__Given problem__
Quote exactly the lines between the line containing "obj.matrix_world = world" and the line containing "return np.random.default_rng(seed).uniform(-1.0, 1.0, shape)", counting those two lines as part of the range. Leave the rest out.

__Supplied data__
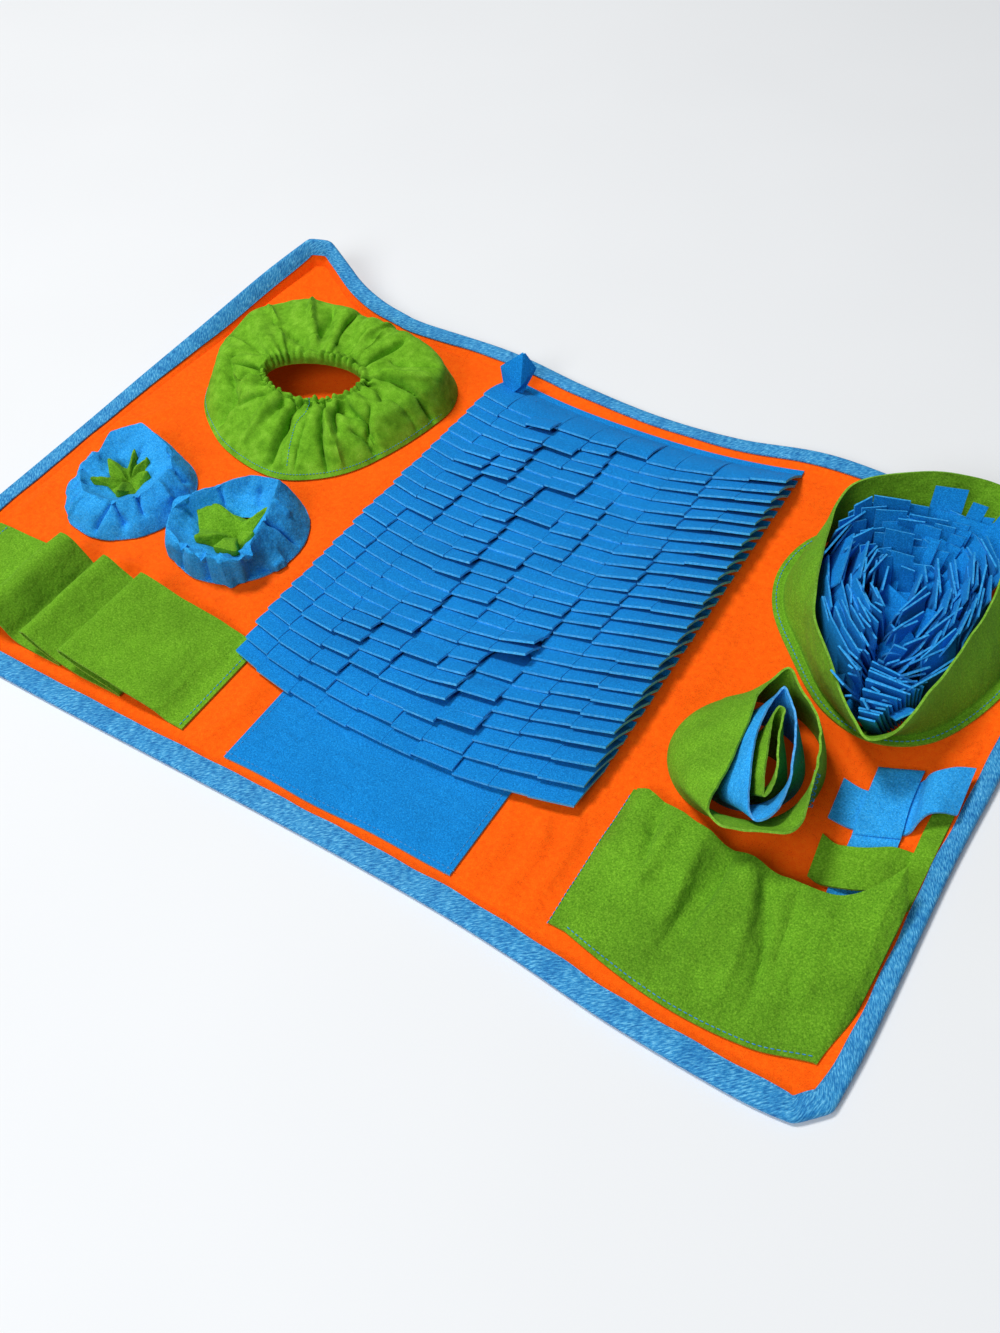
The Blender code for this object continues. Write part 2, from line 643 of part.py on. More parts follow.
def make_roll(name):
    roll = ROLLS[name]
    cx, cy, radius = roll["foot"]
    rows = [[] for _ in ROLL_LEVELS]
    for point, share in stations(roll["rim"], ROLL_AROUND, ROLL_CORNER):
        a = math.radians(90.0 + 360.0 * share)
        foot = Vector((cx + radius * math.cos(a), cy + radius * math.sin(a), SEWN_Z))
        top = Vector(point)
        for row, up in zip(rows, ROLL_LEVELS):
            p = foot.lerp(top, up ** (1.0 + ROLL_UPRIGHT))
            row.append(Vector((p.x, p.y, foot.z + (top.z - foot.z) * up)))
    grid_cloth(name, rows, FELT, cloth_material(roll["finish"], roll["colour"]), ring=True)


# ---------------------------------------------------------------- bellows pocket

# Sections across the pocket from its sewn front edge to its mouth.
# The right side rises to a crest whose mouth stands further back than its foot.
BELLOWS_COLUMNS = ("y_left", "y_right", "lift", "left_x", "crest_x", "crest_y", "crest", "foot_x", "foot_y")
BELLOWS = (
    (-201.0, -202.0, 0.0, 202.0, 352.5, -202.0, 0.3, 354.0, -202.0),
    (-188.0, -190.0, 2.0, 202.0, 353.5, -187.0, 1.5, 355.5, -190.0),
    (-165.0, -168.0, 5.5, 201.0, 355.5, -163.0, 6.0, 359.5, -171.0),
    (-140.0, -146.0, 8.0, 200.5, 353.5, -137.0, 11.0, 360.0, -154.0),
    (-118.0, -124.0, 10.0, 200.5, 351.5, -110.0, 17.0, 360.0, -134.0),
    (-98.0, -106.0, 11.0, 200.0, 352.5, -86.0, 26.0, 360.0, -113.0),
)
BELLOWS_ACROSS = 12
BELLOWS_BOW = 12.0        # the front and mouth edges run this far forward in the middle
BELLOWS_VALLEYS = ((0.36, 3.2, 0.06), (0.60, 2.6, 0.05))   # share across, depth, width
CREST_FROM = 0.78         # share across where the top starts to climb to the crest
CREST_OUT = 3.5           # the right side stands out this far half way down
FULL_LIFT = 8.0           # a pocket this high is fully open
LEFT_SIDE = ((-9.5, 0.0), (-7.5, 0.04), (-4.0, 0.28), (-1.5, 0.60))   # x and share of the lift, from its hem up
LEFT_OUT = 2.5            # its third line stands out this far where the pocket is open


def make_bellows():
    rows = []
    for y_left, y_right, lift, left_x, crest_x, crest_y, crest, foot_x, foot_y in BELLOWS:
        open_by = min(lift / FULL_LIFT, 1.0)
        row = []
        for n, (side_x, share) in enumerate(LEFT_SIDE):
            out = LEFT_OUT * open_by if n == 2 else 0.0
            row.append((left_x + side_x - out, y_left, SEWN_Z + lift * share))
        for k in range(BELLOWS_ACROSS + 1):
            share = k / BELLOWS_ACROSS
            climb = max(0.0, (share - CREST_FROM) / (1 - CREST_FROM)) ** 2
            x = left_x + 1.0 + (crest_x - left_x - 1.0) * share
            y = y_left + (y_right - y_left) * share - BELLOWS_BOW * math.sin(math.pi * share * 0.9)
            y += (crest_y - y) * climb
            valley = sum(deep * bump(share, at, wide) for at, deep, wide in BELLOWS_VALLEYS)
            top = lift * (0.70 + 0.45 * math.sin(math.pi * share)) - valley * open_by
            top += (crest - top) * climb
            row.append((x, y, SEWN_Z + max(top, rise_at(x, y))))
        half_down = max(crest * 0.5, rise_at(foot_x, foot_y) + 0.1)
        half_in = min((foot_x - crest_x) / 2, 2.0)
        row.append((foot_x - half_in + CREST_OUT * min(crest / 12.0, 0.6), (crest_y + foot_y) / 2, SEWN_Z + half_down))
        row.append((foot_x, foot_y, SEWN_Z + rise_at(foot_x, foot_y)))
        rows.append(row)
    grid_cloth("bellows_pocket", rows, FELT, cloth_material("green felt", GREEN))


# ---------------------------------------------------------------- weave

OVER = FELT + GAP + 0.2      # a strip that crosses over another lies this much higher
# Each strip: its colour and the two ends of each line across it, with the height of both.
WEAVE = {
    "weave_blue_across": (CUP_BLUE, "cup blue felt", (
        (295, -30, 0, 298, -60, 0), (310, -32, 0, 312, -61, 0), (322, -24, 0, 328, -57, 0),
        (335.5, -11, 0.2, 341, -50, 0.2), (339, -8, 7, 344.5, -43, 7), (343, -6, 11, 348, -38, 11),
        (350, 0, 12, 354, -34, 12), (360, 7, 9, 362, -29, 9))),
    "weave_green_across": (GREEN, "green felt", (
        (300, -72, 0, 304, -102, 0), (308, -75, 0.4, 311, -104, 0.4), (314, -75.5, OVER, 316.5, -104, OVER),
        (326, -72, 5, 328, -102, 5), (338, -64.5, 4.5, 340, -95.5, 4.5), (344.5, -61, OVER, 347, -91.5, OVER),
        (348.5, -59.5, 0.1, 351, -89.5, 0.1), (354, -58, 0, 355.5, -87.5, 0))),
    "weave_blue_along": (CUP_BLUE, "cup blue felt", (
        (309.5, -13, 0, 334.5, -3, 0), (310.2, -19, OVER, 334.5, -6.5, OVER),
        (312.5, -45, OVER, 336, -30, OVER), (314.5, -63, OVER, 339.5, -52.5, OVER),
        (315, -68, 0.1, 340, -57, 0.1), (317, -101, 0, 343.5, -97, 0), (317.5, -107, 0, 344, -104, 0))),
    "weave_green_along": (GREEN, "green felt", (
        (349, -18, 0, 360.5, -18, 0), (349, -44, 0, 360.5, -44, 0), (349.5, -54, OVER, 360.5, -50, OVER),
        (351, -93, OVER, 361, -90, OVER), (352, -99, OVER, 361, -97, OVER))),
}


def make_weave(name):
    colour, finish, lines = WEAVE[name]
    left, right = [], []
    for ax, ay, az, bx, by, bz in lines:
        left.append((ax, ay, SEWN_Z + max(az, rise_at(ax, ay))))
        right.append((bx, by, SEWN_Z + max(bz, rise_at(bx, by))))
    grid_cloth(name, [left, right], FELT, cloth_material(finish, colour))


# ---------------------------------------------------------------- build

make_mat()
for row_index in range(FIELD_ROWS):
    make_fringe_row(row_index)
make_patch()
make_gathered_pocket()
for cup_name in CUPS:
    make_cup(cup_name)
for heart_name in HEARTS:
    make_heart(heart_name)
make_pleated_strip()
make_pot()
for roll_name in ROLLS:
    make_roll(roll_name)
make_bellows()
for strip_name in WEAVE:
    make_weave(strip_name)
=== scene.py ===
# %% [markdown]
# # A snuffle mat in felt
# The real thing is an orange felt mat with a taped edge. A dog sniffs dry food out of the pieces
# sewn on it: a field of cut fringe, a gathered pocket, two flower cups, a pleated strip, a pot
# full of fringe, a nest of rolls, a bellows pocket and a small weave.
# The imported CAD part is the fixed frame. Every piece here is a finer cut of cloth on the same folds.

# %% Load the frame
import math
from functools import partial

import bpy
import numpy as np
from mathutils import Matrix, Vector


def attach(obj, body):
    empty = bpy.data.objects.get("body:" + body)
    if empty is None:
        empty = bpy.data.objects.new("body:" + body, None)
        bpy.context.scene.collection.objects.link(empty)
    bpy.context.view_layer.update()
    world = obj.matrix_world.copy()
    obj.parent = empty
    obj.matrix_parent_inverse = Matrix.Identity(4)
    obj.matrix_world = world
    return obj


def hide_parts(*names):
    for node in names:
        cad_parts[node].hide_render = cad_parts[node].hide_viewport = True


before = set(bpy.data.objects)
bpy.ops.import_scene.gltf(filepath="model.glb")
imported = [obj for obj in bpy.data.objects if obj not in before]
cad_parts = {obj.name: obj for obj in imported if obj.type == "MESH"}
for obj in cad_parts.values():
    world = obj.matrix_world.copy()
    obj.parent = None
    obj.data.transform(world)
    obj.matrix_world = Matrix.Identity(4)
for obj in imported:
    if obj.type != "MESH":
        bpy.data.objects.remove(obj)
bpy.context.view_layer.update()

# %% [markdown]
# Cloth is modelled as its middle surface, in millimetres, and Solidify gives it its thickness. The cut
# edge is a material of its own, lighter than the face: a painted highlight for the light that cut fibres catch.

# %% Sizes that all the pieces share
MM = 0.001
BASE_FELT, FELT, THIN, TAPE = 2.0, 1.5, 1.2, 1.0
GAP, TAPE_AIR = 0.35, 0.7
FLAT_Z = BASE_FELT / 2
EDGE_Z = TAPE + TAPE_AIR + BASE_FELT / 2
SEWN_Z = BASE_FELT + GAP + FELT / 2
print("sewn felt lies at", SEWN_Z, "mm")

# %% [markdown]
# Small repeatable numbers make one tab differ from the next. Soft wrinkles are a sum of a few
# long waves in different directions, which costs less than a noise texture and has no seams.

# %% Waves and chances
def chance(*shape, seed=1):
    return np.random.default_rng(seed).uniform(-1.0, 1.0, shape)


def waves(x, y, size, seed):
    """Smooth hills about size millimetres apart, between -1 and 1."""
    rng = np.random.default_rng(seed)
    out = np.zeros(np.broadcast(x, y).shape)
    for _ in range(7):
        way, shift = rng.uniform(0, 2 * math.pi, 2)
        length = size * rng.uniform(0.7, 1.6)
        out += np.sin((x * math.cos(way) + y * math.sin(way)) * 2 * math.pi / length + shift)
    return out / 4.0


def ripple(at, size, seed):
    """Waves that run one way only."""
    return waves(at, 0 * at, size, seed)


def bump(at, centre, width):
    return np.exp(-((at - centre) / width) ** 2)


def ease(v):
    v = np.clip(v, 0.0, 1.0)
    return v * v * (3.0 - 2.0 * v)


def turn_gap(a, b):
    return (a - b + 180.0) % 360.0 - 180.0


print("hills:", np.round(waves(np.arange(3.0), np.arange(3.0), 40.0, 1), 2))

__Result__
    obj.matrix_world = world
    return obj


def hide_parts(*names):
    for node in names:
        cad_parts[node].hide_render = cad_parts[node].hide_viewport = True


before = set(bpy.data.objects)
bpy.ops.import_scene.gltf(filepath="model.glb")
imported = [obj for obj in bpy.data.objects if obj not in before]
cad_parts = {obj.name: obj for obj in imported if obj.type == "MESH"}
for obj in cad_parts.values():
    world = obj.matrix_world.copy()
    obj.parent = None
    obj.data.transform(world)
    obj.matrix_world = Matrix.Identity(4)
for obj in imported:
    if obj.type != "MESH":
        bpy.data.objects.remove(obj)
bpy.context.view_layer.update()

# %% [markdown]
# Cloth is modelled as its middle surface, in millimetres, and Solidify gives it its thickness. The cut
# edge is a material of its own, lighter than the face: a painted highlight for the light that cut fibres catch.

# %% Sizes that all the pieces share
MM = 0.001
BASE_FELT, FELT, THIN, TAPE = 2.0, 1.5, 1.2, 1.0
GAP, TAPE_AIR = 0.35, 0.7
FLAT_Z = BASE_FELT / 2
EDGE_Z = TAPE + TAPE_AIR + BASE_FELT / 2
SEWN_Z = BASE_FELT + GAP + FELT / 2
print("sewn felt lies at", SEWN_Z, "mm")

# %% [markdown]
# Small repeatable numbers make one tab differ from the next. Soft wrinkles are a sum of a few
# long waves in different directions, which costs less than a noise texture and has no seams.

# %% Waves and chances
def chance(*shape, seed=1):
    return np.random.default_rng(seed).uniform(-1.0, 1.0, shape)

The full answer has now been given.